July 26. 2018 9:53AM




BRENTWOOD — The Exeter man who was once accused of defaming Exeter Police Chief William Shupe based on a charge that was later dropped will be heading to jail after all.

Robert Frese, 62, has been ordered to report to the Rockingham County jail on Aug. 1 to begin serving 30 days of a suspended sentence he received in an unrelated criminal mischief case in 2016.

At a hearing Tuesday, Brentwood Circuit Court Judge David LeFrancois approved an agreement in which Frese admitted that he violated the terms of a sentence in the criminal mischief case because he was convicted earlier this year in a hit-and-run accident in Portsmouth.

Under the agreement, Frese will spend 30 days of the suspended sentence behind bars.
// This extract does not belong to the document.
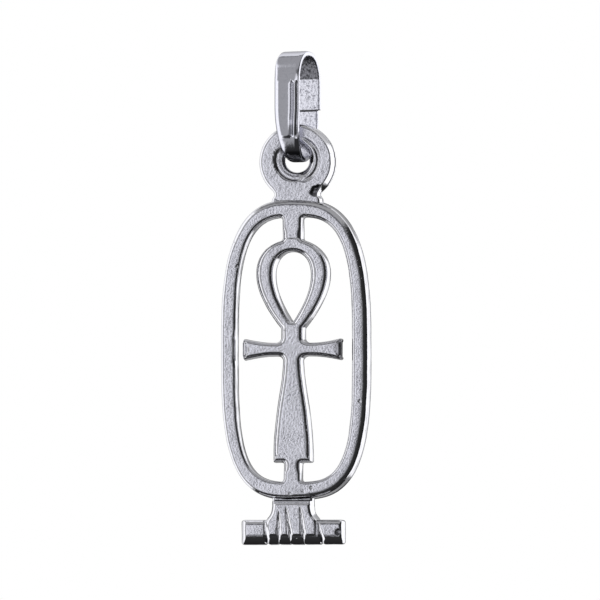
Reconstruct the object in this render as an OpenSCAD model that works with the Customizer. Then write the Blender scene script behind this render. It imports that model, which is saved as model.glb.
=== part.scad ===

Frese was convicted of criminal mischief in 2016 in a case stemming from an incident in 2015 in which he smashed out the rear window of a 2011 GMC Terrain. He was given a 60-day sentence and a $1,000 fine. Both the sentence and $500 of the fine were to be suspended for two years if he stayed out of trouble.

However, Frese was convicted of conduct after an accident in March.

Exeter police prosecutor Mandi Werner argued that he violated the terms of his suspended sentence and urged the court to impose the suspended time.

Frese also was arrested in May, charged with one count of criminal defamation of character for posting an online comment that read, “Chief Shupe covered up for a dirty cop.”

Frese has had several encounters with police over the years and claimed they’ve been targeting him.

The police department came under fire from the New Hampshire chapter of the American Civil Liberties Union, which urged police to dismiss the case contending it raised serious freedom of speech concerns and appeared to be an effort by police to suppress critics.

The charge was later dropped after police said the New Hampshire Attorney General’s office determined police wouldn’t prevail if the case went to trial.